Dragon Age 2 (PC) – Critical Miss
This game may not be objectively bad enough to be a critical miss. But objectivity has little to do with anything on this site. I was really looking forward to this, I loved the first game. Then they changed the mechanics. But I didn’t rage on forums, I held my peace. They released the demo, which I enjoyed, so I picked up the game. Disappointment is too small a concept. The game simply falls apart half way through. The player has no real effect on the story, the branching options are poorly and unequally presented, (literally) the same three dungeons are re-used again and again and again and again. I finished it just so I wouldn’t have to think about it again.
Terraria (PC) – Miss
I just don’t get the attraction. I tried it out for a few hours and it completely failed to hold my interest, or to be honest, be fun in any real way. It feels like a shitty version of Minecraft. I accept that quite possibly there’s a lot more to the game but the game failed to convince me of this.
Dungeon Siege III (PC) – Miss
Made it through a level or two before I got bored. This isn’t necessarily a bad game but it completely failed to hold my interest. It just feels like there’s absolutely nothing new here.
Mortal Kombat (9) (PS3) – Hit
A solid reboot of the series that makes it into an enjoyable fighting game. But which suffers from the same problems as all iterations of the MK game (apart from 2), once you get past the spectacle you realise that there are a lot of better fighting games out there you could be spending your time on (or if you’re me, buying and then ending up with no one to play with, sob, sob, etc.).
The Witcher Enhanced Edition (PC) – Miss
This is a decent twelve hour game wrapped in thirty hours of tedium. Anything good about this game is subsumed by the amount of pointless filler and running around. Avoid and play its amazing sequel. You miss nothing in terms of story or characterisation (maybe watch the cinematics from it on YouTube if you are really worried).
Armored Core 4 (PS3) – Hit
Got to last mission, got new tv, game doesn’t work with new TV. Sometime later, got new TV, had lost saved game. Cursed god and all his angels. Forgot about game. Sometime later still, remembered game, sat down and completed in one sitting to cheat the very fates themselves. Completed game. Enjoyed armoured core action. If you are a fan of the series its another solid entry. If you arent a fan then try out 4Answer or wait for the upcoming AC V.
Arcana Heart 3 (PS3) – ?
I played a little of this at the beginning of the year and it was enjoyable. I received it for christmas but I havent had chance to get stuck into it yet, so I cant really form an opinion.
Darkspore (PC) – Critical Miss
The concept behind this was excellent. The execution was shite. I was in the beta and even then the problems were evident. Why is it that anything related to Spore, which should be awesome, ends up being shite?

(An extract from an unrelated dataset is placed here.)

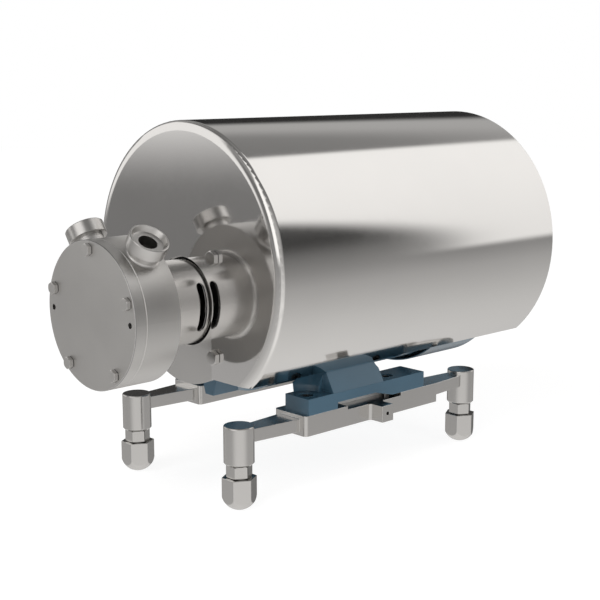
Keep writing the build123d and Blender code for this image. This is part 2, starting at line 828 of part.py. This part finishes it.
def make_terminal_box():
    half = box_width / 2
    body = block(-half, half, box_front, box_rear, box_low, box_top)
    body = fillet(body.edges().filter_by(Axis.Z), box_corner_r)
    body -= block(box_wall - half, half - box_wall, box_front + box_wall, box_rear - box_wall,
                  box_low + box_wall, box_top + over)
    corner = Box(box_post, box_post, box_height - box_wall, align=(Align.CENTER, Align.CENTER, Align.MAX))
    for x, y in lid_screw_spots():
        body += Pos(x, y, box_top) * corner
        body -= post(lid_screw_r + thread_gap, box_top - lid_tap_depth, box_top + over, x, y)
    return body - rod(gland_thread_r + thread_gap, box_rear - 2 * box_wall, box_rear + over, 0, gland_z)


def lid_screw_spots():
    half = box_width / 2 - lid_screw_inset
    ys = (box_front + lid_screw_inset, box_rear - lid_screw_inset)
    return [(x, y) for x in (-half, half) for y in ys]


def make_lid():
    half = box_width / 2
    lid = block(-half, half, box_front, box_rear, box_top, lid_top)
    lid = fillet(lid.edges().filter_by(Axis.Z), box_corner_r)
    lid = chamfer(lid.faces().sort_by(Axis.Z)[-1].edges(), lid_chamfer)
    for x, y in lid_screw_spots():
        lid -= post(lid_screw_hole, box_top - over, lid_top + over, x, y)
    return lid


def make_lid_screw(x, y):
    head = post(lid_screw_head_r, lid_top, lid_top + lid_screw_head, x, y)
    return head + post(lid_screw_r, box_top - lid_screw_bite, lid_top, x, y)


def make_terminal_board():
    middle = (box_front + box_rear) / 2
    low = box_low + box_wall
    board = Box(board_width, board_length, board_height, align=(Align.CENTER, Align.CENTER, Align.MIN))
    board = Pos(0, middle, low) * board
    top = low + board_height
    for x in (-stud_pitch_x, 0, stud_pitch_x):
        for y in (-stud_pitch_y / 2, stud_pitch_y / 2):
            board += post(stud_r, top - over, top + stud_height, x, middle + y)
    return board


def make_gland():
    collar_end = box_rear + gland_collar
    gland = facing(collar_end, 0, gland_z) * crowned(gland_flats, gland_collar)
    gland += rod(gland_cap_r, collar_end, collar_end + gland_cap, 0, gland_z)
    gland += rod(gland_thread_r, box_rear - box_wall, collar_end - over, 0, gland_z)
    return gland - rod(gland_bore_r, box_front, collar_end + gland_cap + over, 0, gland_z)


# Shroud: bent shell with a rounded front rim, and the front plate with its keyhole

def rim_arcs(inset):
    """The two arcs of the bend from the front plane to the side, and where they end."""
    turn = math.radians(rim_turn)
    wide_r = (rim_width - rim_r * (1 - math.sin(turn))) / math.sin(turn)
    depth = wide_r * (1 - math.cos(turn)) + rim_r * math.cos(turn)
    wide = CenterArc((plate_r, wide_r), wide_r - inset, -90, rim_turn)
    tight = CenterArc((shroud_r - rim_r, depth), rim_r - inset, rim_turn - 90, 90 - rim_turn)
    return wide.edges() + tight.edges(), depth


def make_shell():
    inner = shroud_r - shroud_wall
    outer_arcs, depth = rim_arcs(0)
    inner_arcs, depth = rim_arcs(shroud_wall)
    sides = Polyline((shroud_r, depth), (shroud_r, shroud_length), (inner, shroud_length), (inner, depth))
    edge = Line((plate_r, shroud_wall), (plate_r, 0))
    section = make_face(outer_arcs + sides.edges() + inner_arcs + edge.edges())
    return Pos(0, 0, shroud_rise) * revolve(section, Axis.Y) - below_chord()


def below_chord():
    """Everything under the shroud's flat cut."""
    return block(-2 * shroud_r, 2 * shroud_r, -over, shroud_length + over, -2 * shroud_r, shroud_chord)


def make_front_plate():
    plate = rod(plate_r, 0, shroud_wall, 0, shroud_rise) - below_chord()
    plate -= rod(keyhole_r, -over, shroud_wall + over)
    plate -= block(-keyhole_half, keyhole_half, -over, shroud_wall + over, shroud_chord - over, 0)
    for x, z in spots(plate_bolt_pcd, 4, 45):
        plate -= rod(plate_bolt_hole_r, -over, shroud_wall + over, x, z)
    return plate


# Rails: castings with a thick middle, tapered arms, leg sockets and an earthing lug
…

Mount & Blade: Warband (PC) – Hit
Fuck me this game ate a lot of my time. My mercenary captain from the wild highlands of Not Scotland never really made it big, though he did almost achieve his dream of recruiting troops from every nation to form his international brigade. He possibly would have been more successful if had spent less time raiding villages for cabbages and getting fucked by bandits and roaming patrols. Mount & Blade is an excellent medieval mercenary sim with a very steep difficulty curve and a less than helpful interface.

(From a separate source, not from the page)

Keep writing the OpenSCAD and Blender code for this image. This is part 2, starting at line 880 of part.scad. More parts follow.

Infamous 2 (PS3) – Critial Miss
Tried the demo for the first game and it was dull as fuck. I’d also just finished playing Prototype (aka the greatest super hero computer game) so it made it seem all the worse. The second game was mechanically superior and was actually a fun experience in terms of mechanics (apart from the tediously uniform range of attacks). Sadly the decent mechanics werent enough to salvage the rest of the game.
Batman: Arkham City (PC) – Hit
I played Arkham Asylum for a while and thought “Hey this is cool” but never got back to it. I played Arkham City for a considerably longer amount of time, thought “Hey this is cool” and never got back to it. AC was pretty cool, though I’m not entirely enamoured with its interpretation of Batman (nor his costume). But they are minor niggles. Weirdly enough what largely kills this game is too much content. They simply put too much into the game and it ruins the flow of the decent-ish main story line. You cant move a fucking muscle without one of about twenty super loonies distracting you, whether its Zazz asking for phone sex or Bane collecting his special bears its far too distracting. It also feels remarkably artificial. So yeah, I might get around to finishing this off, but probably not. As an aside, for anyone playing on the PC do yourself a favour and beg, borrow or steal a controller.
Saints Row: The Third (PC) – Hit
Never played any of the other Saints Row games. Supposedly they are, or at least were, GTA clones. But thats clearly not through as I enjoyed this while GTA is a big pile of tedious balls. There’s a lot to do in this game and all of it is enjoyable. This really is the epitome of games you through on to relax and have a laugh. Sadly college assignments interrupted my play of the game.
Deus Ex Human Revolution (PC) – Hit
Marvel vs. Capcom 3: Fate of Two Worlds (PS3) – Critical Miss
I was looking forward to this. Then it came out, I played it and realised I do not like anything about it. And yes that was indeed a cool story…bro
I fucking loved the original Dragon Age game. Which would be why it made it into my games of the year list after its release. But weirdly enough I never finished the very last quest in the game. In preparation for the release of Dragon Age 2 I went back and did so as well as playing through the DLC that had accumulated. It was just as enjoyable as the first time I played it.